From Publishers Weekly

This deeply moving work quietly and effectively underscores the drama and pathos of a little-known historical episode. In 1847 the Choctaw, themselves impoverished, raised $170 (the equivalent of more than $5000 today) to aid the Irish, then in the throes of the great potato famine. The inspiration for the Choctaw's gift is eloquently explained by Choona, an elderly Choctaw who flashes back to his 14th year, when the gift was made. When the people of Choona's tribe hear that Choctaw leaders have asked everyone to contribute, some wonder why they should help the Nahullo (Europeans), who drove them from their homelands in the Southeast only 16 years earlier. Then Choona's great-grandmother speaks, describing the arduous 500-mile march to the New Lands (now Oklahoma), during which starvation and fever decimated the tribe ("Half our people were goneAAll the old ones. All the small children. Gone"). Her commanding conclusion wins over the tribe: "We have walked the trail of tears. The Irish people walk it now. We can help them as we could not help ourselves." Fitzgerald, an Irish children's book author and artist, illustrates the story with sharply detailed black-and-white drawings that incorporate period ornaments and clothing. The book design, which superimposes unattractive yellow text blocks over the drawings, does not match the sophistication of the storytelling. Ages 7-12. (May) FYI: A portion of the proceeds from this title will benefit Celts & American Indians Together, an Irish/Choctaw organization dedicated to world famine relief.
Copyright 1998 Reed Business Information, Inc. --This text refers to an out of print or unavailable edition of this title.

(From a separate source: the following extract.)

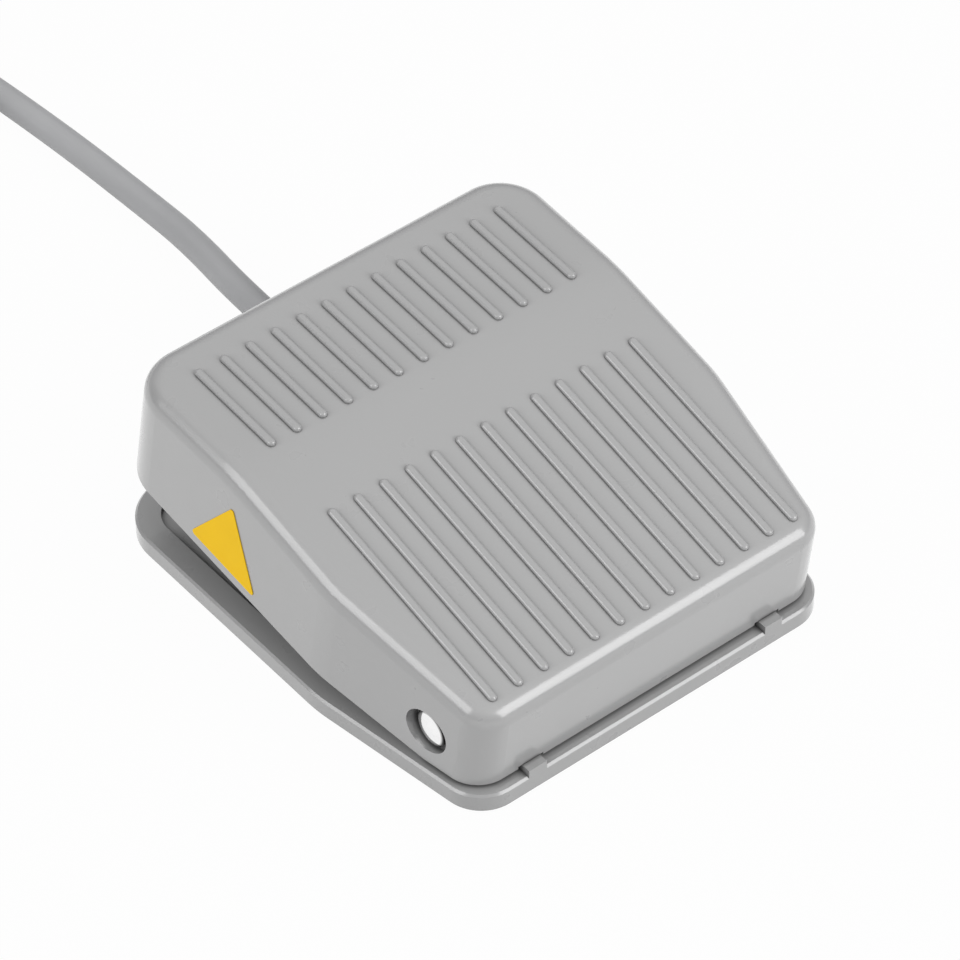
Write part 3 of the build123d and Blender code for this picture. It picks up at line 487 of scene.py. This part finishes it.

From School Library Journal

Grade 2-5AIn the 1830s, the United States government forced the people of the Choctaw Nation to leave their homeland in the area of Mississippi, Alabama, and Louisiana, and to walk 500 miles to Indian territory, which later became Oklahoma. These people suffered from starvation, cold, and lack of promised provisions. Many died along the way. Yet, in 1847, when a call went out to help people starving during Ireland's Potato Famine, the Choctaw responded, and sent all they could collect from their meager earnings. This sophisticated picture book describes a Choctaw family who must decide if they want to help faraway Europeans, and who, in the process, try to come to terms with the humiliation and suffering they felt about the Long March. Fitzpatrick collaborated with Choctaw representatives to relate this moving true story with universal appeal. Her striking black-and-white drawings capture the events and show great respect and dignity for all of the characters and their concerns. The words and illustrations work together extremely well, presenting the story in a clear and compelling manner.ADarcy Schild, Schwegler Elementary School, Lawrence, KS
Copyright 1998 Reed Business Information, Inc. --This text refers to an out of print or unavailable edition of this title.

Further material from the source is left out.